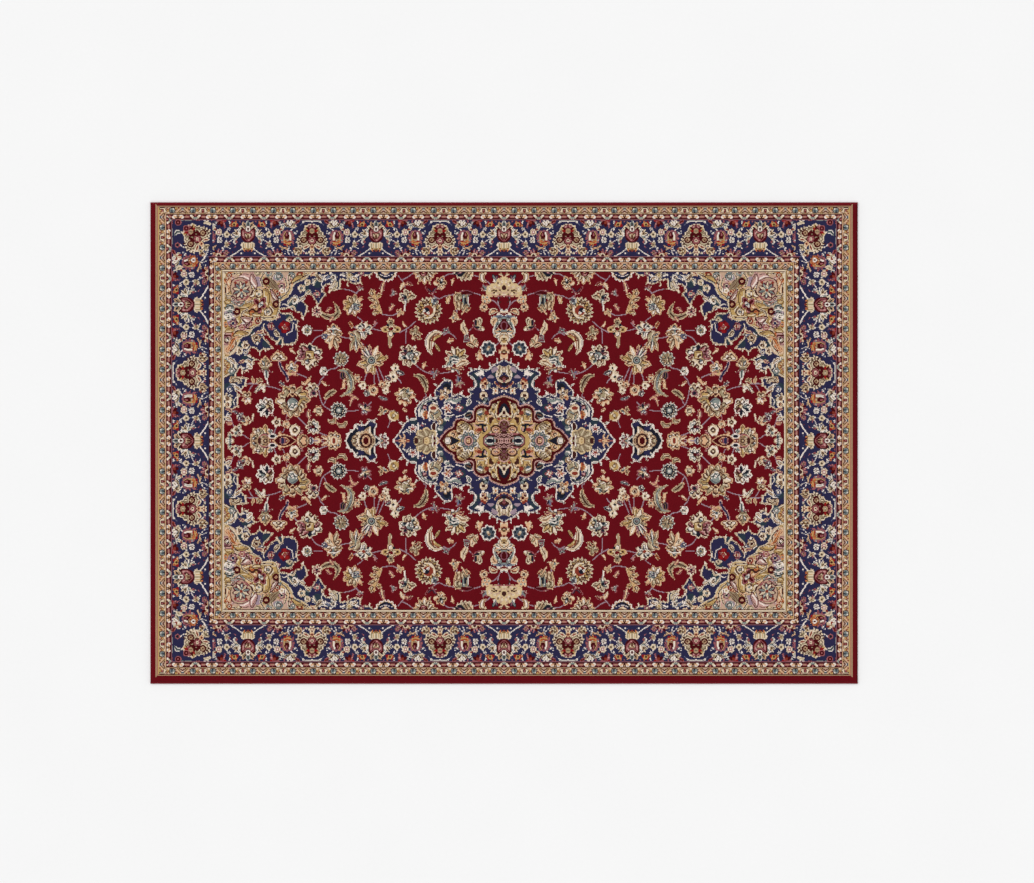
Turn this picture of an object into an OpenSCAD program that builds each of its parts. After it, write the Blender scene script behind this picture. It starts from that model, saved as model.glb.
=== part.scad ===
// Machine-woven area rug: a woven ground, its back coating, finished edges
// and the cut pile, split into the bands and fields of its woven design.
// Origin at the middle of the underside, +X along the rug's length, +Z up.

/* [Rug] */
// Overall length, from end hem to end hem
rug_l = 2350; // [2000:10:3000]
// Overall width, from serged edge to serged edge
rug_w = 1600; // [1400:10:2000]
// How far the woven design sits from the middle, towards the back edge
design_shift = 7.5; // [0:0.5:8]

/* [Thickness] */
// Dried latex coating on the back
coat_t = 0.6; // [0.5:0.1:1]
// Each of the two layers of weft yarns
weft_t = 1; // [0.7:0.1:1.4]
// Layer of stuffer warps between the two layers of wefts
warp_t = 1.2; // [0.8:0.1:1.6]
// Height of the cut pile above the upper wefts
pile_t = 8.2; // [6:0.1:14]

/* [Ground weave] */
// Spacing of the weft yarns in each layer
weft_pitch = 12; // [10:1:24]
// Spacing of the stuffer warps
warp_pitch = 12; // [10:1:24]
// Share of its spacing that a yarn fills
yarn_fill = 0.84; // [0.5:0.01:0.92]

/* [Edges] */
// Height of the serged edge, which is a yarn-wrapped bead
serging_h = 6.4; // [6:0.1:8]
// Thickness of the yarn wrapping on the bead
wrap_t = 0.6; // [0.4:0.1:0.7]
// Width of the hem tape that is sewn under each end
tape_w = 25; // [15:1:40]
// Thickness of the hem tape
tape_t = 0.4; // [0.3:0.05:0.4]
// Length of one hem stitch
stitch_l = 7; // [4:1:8]
// Distance from one hem stitch to the next
stitch_pitch = 10; // [9:1:16]

/* [Design bands, from the outside in] */
// Plain band at each end, from the rug's end to the first woven line
plain_end = 21; // [16:1:40]
// Plain band along each long side, on average
plain_side = 16; // [15:1:40]
// Outer gold guard with its lines
outer_guard_w = 28; // [20:1:40]
// Outer red stripe of small flowers
outer_stripe_w = 25; // [20:1:40]
// Navy main border
main_border_w = 117; // [80:1:140]
// Inner red stripe of small flowers
inner_stripe_w = 26; // [20:1:40]
// Inner gold guard with its lines
inner_guard_w = 27; // [20:1:40]

/* [Medallion] */
// Width of the cream edging around the medallion
edging_w = 8; // [4:1:10]

/* [Hidden] */

$fn = 48;

// Clearance between the solids of neighbouring pile zones
gap = 0.3;

// Heights of the layers
z_lower = coat_t;
z_warp = z_lower + weft_t;
z_upper = z_warp + warp_t;
z_pile = z_upper + weft_t;

// The ground reaches by tuck into the serging at the sides, and stops that far from the tape at the ends
bead_r = serging_h / 2;
cord_play = 0.1;
cord_r = bead_r - wrap_t - cord_play;
tuck = 0.5;
ground_l = rug_l - 2 * (tape_t + tuck);
ground_w = rug_w - 2 * (serging_h - tuck);
hem_lip = 4;

// How far a cutting shape reaches past what it cuts
overcut = 1;

// Width of a hem stitch, and how far its row lies from the tape's inner edge
stitch_w = 1;
stitch_inset = 5;

// Half length and half width of the pile, and of the design's outer line
pile_hl = rug_l / 2 - hem_lip - gap;
pile_hw = rug_w / 2 - serging_h - gap;
design_hl = rug_l / 2 - plain_end;
design_hw = rug_w / 2 - plain_side;

// How far each band's outer line lies inside the design's outer line
d_stripe = outer_guard_w;
d_border = d_stripe + outer_stripe_w;
d_inner_stripe = d_border + main_border_w;
d_inner_guard = d_inner_stripe + inner_stripe_w;
d_field = d_inner_guard + inner_guard_w;

// Half size of the field, and the half size that the outlines below are drawn for
field_hl = design_hl - d_field;
field_hw = design_hw - d_field;
drawn_hl = 931;
drawn_hw = 561;
sx = field_hl / drawn_hl;
sy = field_hw / drawn_hw;

// One quarter of each outline of the design, from its top to its right end
medallion_quarter = [
    [0, 268], [55, 233], [118, 224], [94, 190], [118, 146], [172, 150], [178, 198],
    [224, 165], [227, 140], [278, 128], [294, 104], [290, 74], [330, 56], [368, 0]];
core_quarter = [
    [0, 150], [50, 138], [58, 112], [100, 114], [104, 70], [160, 72], [172, 38], [216, 0]];
pendant_half = [
    [405, 0], [425, 16], [424, 58], [450, 66], [466, 52], [494, 52], [516, 30], [527, 0]];

// Scalloped line between the gold corner and its navy band, from the top to the side
corner_line = [
    [636, 561], [690, 526], [736, 460], [764, 402], [802, 402],
    [830, 372], [880, 334], [906, 290], [931, 276]];
// Scalloped line between the navy band and the field, from the top to the side
band_line = [
    [436, 561], [478, 526], [544, 532], [560, 498], [618, 484], [656, 450], [688, 404],
    [690, 324], [770, 326], [852, 300], [838, 246], [888, 212], [872, 164], [890, 108],
    [931, 62]];

// A layer of the pile from its outline
module pile(colour) {
    color(colour) translate([0, design_shift, z_pile]) linear_extrude(pile_t) children();
}

// A trapezoid bar of a frame: half length and half width of its outer and inner line
module mitred_bar(outer_l, outer_w, inner_l, inner_w) {
    m = gap / 2;
    polygon([
        [-outer_l + m, outer_w], [outer_l - m, outer_w],
        [inner_l - m, inner_w], [-inner_l + m, inner_w]]);
}

// A rectangular frame of four separate bars, mitred at the corners
module frame(outer_l, outer_w, inner_l, inner_w) {
    for (side = [0, 1]) mirror([0, side]) mitred_bar(outer_l, outer_w, inner_l, inner_w);
    for (turn = [90, -90]) rotate(turn) mitred_bar(outer_w, outer_l, inner_w, inner_l);
}

// A band of the design between two distances from its outer line
module band(from, to) {
    frame(design_hl - from - gap, design_hw - from - gap, design_hl - to, design_hw - to);
}

// A list of points scaled to the field, and a half or quarter outline made whole.
// Outlines run clockwise, from their top or their left end
function scaled(points) = [for (p = points) [p[0] * sx, p[1] * sy]];
function flipped(points, x, y) = [for (i = [len(points) - 1:-1:0]) [points[i][0] * x, points[i][1] * y]];
function inner(points) = [for (i = [1:len(points) - 2]) points[i]];
function mirrored_down(points) = concat(points, inner(flipped(points, 1, -1)));
function mirrored_left(points) = concat(points, inner(flipped(points, -1, 1)));
function right_half(q) = concat(q, [for (i = [len(q) - 2:-1:0]) [q[i][0], -q[i][1]]]);
function whole(quarter) = mirrored_left(right_half(scaled(quarter)));

// A closed clockwise outline drawn in by d, or out where d is negative
function unit(v) = v / norm(v);
function drawn_in(points, d) = let (n = len(points)) [for (i = [0:n - 1])
    let (
        before = unit(points[i] - points[(i + n - 1) % n]),
        after = unit(points[(i + 1) % n] - points[i]),
        inward = [before[1] + after[1], -before[0] - after[0]])
    points[i] + inward * d / (1 + before * after)];

medallion_line = whole(medallion_quarter);
core_line = whole(core_quarter);
pendant_line = mirrored_down(scaled(pendant_half));

// The area from a scalloped line out to the field's corner, moved towards the corner by inset
module corner_area(line, inset) {
    points = scaled(line);
    last = len(points) - 1;
    moved = [for (i = [0:last]) [
        i == last ? field_hl - gap : points[i][0] + inset,
        i == 0 ? field_hw - gap : points[i][1] + inset]];
    polygon(concat(moved, [[field_hl - gap, field_hw - gap]]));
}

// Ground weave and its coating

module back_coating() {
    color("wheat") translate([-rug_l / 2 + tape_w, -ground_w / 2, 0])
        cube([rug_l - 2 * tape_w, ground_w, coat_t]);
}

// A layer of wefts, which run across the rug. shift moves it along by a share of the spacing
module wefts(z, shift) {
    count = floor(ground_l / weft_pitch) - 1;
    for (i = [0:count - 1])
        translate([(i - (count - 1) / 2 + shift) * weft_pitch, 0, z + weft_t / 2])
            cube([weft_pitch * yarn_fill, ground_w, weft_t], center = true);
}

module lower_wefts() { color("tan") wefts(z_lower, -0.25); }
module upper_wefts() { color("tan") wefts(z_upper, 0.25); }

module stuffer_warps() {
    count = floor(ground_w / warp_pitch);
    color("ivory") for (i = [0:count - 1])
        translate([0, (i - (count - 1) / 2) * warp_pitch, z_warp + warp_t / 2])
            cube([ground_l, warp_pitch * yarn_fill, warp_t], center = true);
}

// Long sides. side is 1 at the back and -1 at the front

module edge_cord(side) {
    color("ivory") translate([-rug_l / 2 + hem_lip, side * (rug_w / 2 - bead_r), bead_r])
        rotate([0, 90, 0]) cylinder(h = rug_l - 2 * hem_lip, r = cord_r);
}

// Section of the serging for a bead whose outer side faces +X
module serging_section() {
    difference() {
        union() {
            circle(r = bead_r);
            translate([-bead_r, -bead_r]) square([bead_r, serging_h]);
        }
        circle(r = bead_r - wrap_t);
        translate([-bead_r - overcut, coat_t - bead_r])
            square([bead_r + overcut, z_pile - coat_t]);
    }
}

module serging(side) {
    color("darkred") translate([-rug_l / 2, side * (rug_w / 2 - bead_r), bead_r])
        rotate([90, 0, 90]) linear_extrude(rug_l) mirror([side > 0 ? 0 : 1, 0])
            serging_section();
}

// Ends. side is 1 on the right and -1 on the left

// The tape wraps the cut end of the ground: under it, up its end and a little way over it
module end_hem(side) {
    length = rug_w - 2 * serging_h - 2 * gap;
    profile = [
        [0, coat_t - tape_t], [tape_w - gap, coat_t - tape_t], [tape_w - gap, coat_t], [tape_t, coat_t],
        [tape_t, z_pile], [hem_lip, z_pile], [hem_lip, z_pile + tape_t], [0, z_pile + tape_t]];
    color("maroon") mirror([side > 0 ? 1 : 0, 0, 0]) translate([-rug_l / 2, length / 2, 0])
        rotate([90, 0, 0]) linear_extrude(length) polygon(profile);
}

module hem_stitching(side) {
    count = floor((rug_w - 2 * serging_h) / stitch_pitch) - 1;
    color("darkred") for (i = [0:count - 1])
        translate([
            side * (rug_l / 2 - tape_w + stitch_inset), (i - (count - 1) / 2) * stitch_pitch,
            (coat_t - tape_t) / 2])
            cube([stitch_w, stitch_l, coat_t - tape_t], center = true);
}

// Cut pile

// The plain pile around the design. The design is off the middle, so its two long bars differ
module surround_pile() {
    color("firebrick") translate([0, 0, z_pile]) linear_extrude(pile_t) {
        for (side = [-1, 1]) {
            inner_y = design_hw + side * design_shift;
            polygon([
                [-pile_hl + gap, side * pile_hw], [pile_hl - gap, side * pile_hw],
                [design_hl, side * inner_y], [-design_hl, side * inner_y]]);
            polygon([
                [side * pile_hl, pile_hw - gap], [side * pile_hl, -pile_hw + gap],
                [side * design_hl, -design_hw + design_shift + gap],
                [side * design_hl, design_hw + design_shift - gap]]);
        }
    }
}

module outer_guard_pile() { pile("tan") band(0, d_stripe); }
module outer_stripe_pile() { pile("brown") band(d_stripe, d_border); }
module main_border_pile() { pile("midnightblue") band(d_border, d_inner_stripe); }
module inner_stripe_pile() { pile("brown") band(d_inner_stripe, d_inner_guard); }
module inner_guard_pile() { pile("tan") band(d_inner_guard, d_field); }

// Repeats its children in the corner that x and y point to
module in_corner(x, y) { mirror([x < 0 ? 1 : 0, 0]) mirror([0, y < 0 ? 1 : 0]) children(); }

module field_pile() {
    pile("firebrick") difference() {
        square([2 * (field_hl - gap), 2 * (field_hw - gap)], center = true);
        for (x = [-1, 1], y = [-1, 1]) in_corner(x, y) corner_area(band_line, 0);
        for (x = [-1, 1]) in_corner(x, 1) polygon(drawn_in(pendant_line, -gap));
        polygon(drawn_in(medallion_line, -gap));
    }
}

module corner_pile(x, y) { pile("tan") in_corner(x, y) corner_area(corner_line, gap); }

module band_pile(x, y) {
    pile("midnightblue") in_corner(x, y) difference() {
        corner_area(band_line, gap);
        corner_area(corner_line, 0);
    }
}

module pendant_pile(x) { pile("navy") in_corner(x, 1) polygon(pendant_line); }

module medallion_edging_pile() {
    pile("linen") difference() {
        polygon(medallion_line);
        polygon(drawn_in(medallion_line, edging_w));
    }
}

module medallion_ground_pile() {
    pile("midnightblue") difference() {
        polygon(drawn_in(medallion_line, edging_w + gap));
        polygon(drawn_in(core_line, -gap));
    }
}

module medallion_core_pile() { pile("tan") polygon(core_line); }

back_coating();
lower_wefts();
stuffer_warps();
upper_wefts();
edge_cord(-1);  // front_edge_cord
edge_cord(1);  // back_edge_cord
serging(-1);  // front_serging
serging(1);  // back_serging
end_hem(-1);  // left_end_hem
end_hem(1);  // right_end_hem
hem_stitching(-1);  // left_hem_stitching
hem_stitching(1);  // right_hem_stitching
surround_pile();
outer_guard_pile();
outer_stripe_pile();
main_border_pile();
inner_stripe_pile();
inner_guard_pile();
field_pile();
corner_pile(-1, -1);  // front_left_corner_pile
corner_pile(1, -1);  // front_right_corner_pile
corner_pile(-1, 1);  // back_left_corner_pile
corner_pile(1, 1);  // back_right_corner_pile
band_pile(-1, -1);  // front_left_band_pile
band_pile(1, -1);  // front_right_band_pile
band_pile(-1, 1);  // back_left_band_pile
band_pile(1, 1);  // back_right_band_pile
pendant_pile(-1);  // left_pendant_pile
pendant_pile(1);  // right_pendant_pile
medallion_edging_pile();
medallion_ground_pile();
medallion_core_pile();
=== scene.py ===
"""Area rug with a Persian-style design, cut pile on a woven ground."""
import math
import bmesh
import bpy
import numpy as np
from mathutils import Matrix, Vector
from mathutils.geometry import delaunay_2d_cdt


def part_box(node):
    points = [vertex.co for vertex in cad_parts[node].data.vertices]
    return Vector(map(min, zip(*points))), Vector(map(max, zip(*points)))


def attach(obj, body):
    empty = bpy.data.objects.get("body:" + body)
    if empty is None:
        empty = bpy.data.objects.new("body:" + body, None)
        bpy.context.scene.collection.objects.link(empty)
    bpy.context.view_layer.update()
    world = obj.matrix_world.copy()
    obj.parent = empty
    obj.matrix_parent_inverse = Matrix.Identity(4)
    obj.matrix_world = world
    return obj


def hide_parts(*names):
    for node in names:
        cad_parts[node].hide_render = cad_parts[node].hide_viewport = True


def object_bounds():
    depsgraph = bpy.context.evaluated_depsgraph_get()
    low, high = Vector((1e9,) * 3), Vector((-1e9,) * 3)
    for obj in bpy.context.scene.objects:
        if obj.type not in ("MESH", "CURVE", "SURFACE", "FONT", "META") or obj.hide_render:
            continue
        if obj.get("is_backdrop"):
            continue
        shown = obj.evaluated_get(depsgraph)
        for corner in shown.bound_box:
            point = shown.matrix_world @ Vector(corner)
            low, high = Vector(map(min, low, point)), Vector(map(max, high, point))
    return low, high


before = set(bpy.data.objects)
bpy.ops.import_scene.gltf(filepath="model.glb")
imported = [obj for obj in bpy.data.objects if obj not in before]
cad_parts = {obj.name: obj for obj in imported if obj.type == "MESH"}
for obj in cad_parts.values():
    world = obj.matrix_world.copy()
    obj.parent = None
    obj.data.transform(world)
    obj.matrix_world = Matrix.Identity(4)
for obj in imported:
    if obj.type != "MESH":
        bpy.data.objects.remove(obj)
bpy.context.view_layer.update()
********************
What you will do —
Extract the lines above, from the first one through the one containing "yarn_fill = 0.84; // [0.5:0.01:0.92]", and return only those, unchanged.

Solution to the exercise —
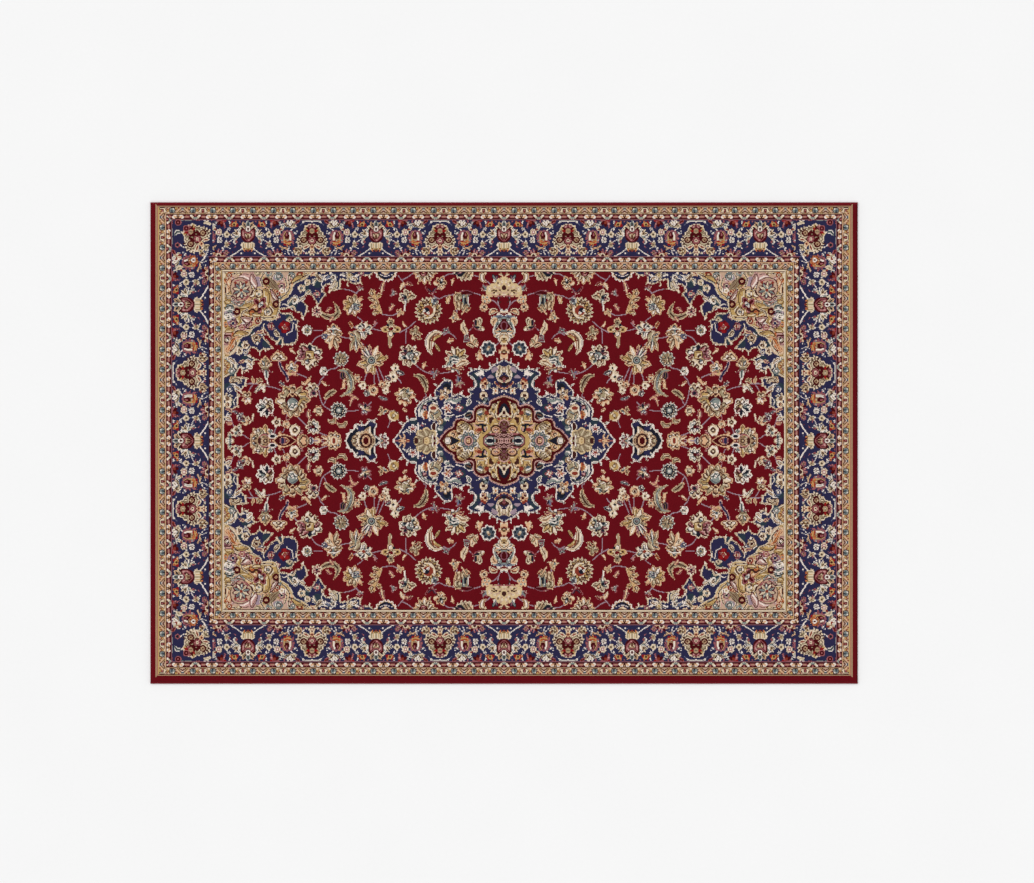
Turn this picture of an object into an OpenSCAD program that builds each of its parts. After it, write the Blender scene script behind this picture. It starts from that model, saved as model.glb.
=== part.scad ===
// Machine-woven area rug: a woven ground, its back coating, finished edges
// and the cut pile, split into the bands and fields of its woven design.
// Origin at the middle of the underside, +X along the rug's length, +Z up.

/* [Rug] */
// Overall length, from end hem to end hem
rug_l = 2350; // [2000:10:3000]
// Overall width, from serged edge to serged edge
rug_w = 1600; // [1400:10:2000]
// How far the woven design sits from the middle, towards the back edge
design_shift = 7.5; // [0:0.5:8]

/* [Thickness] */
// Dried latex coating on the back
coat_t = 0.6; // [0.5:0.1:1]
// Each of the two layers of weft yarns
weft_t = 1; // [0.7:0.1:1.4]
// Layer of stuffer warps between the two layers of wefts
warp_t = 1.2; // [0.8:0.1:1.6]
// Height of the cut pile above the upper wefts
pile_t = 8.2; // [6:0.1:14]

/* [Ground weave] */
// Spacing of the weft yarns in each layer
weft_pitch = 12; // [10:1:24]
// Spacing of the stuffer warps
warp_pitch = 12; // [10:1:24]
// Share of its spacing that a yarn fills
yarn_fill = 0.84; // [0.5:0.01:0.92]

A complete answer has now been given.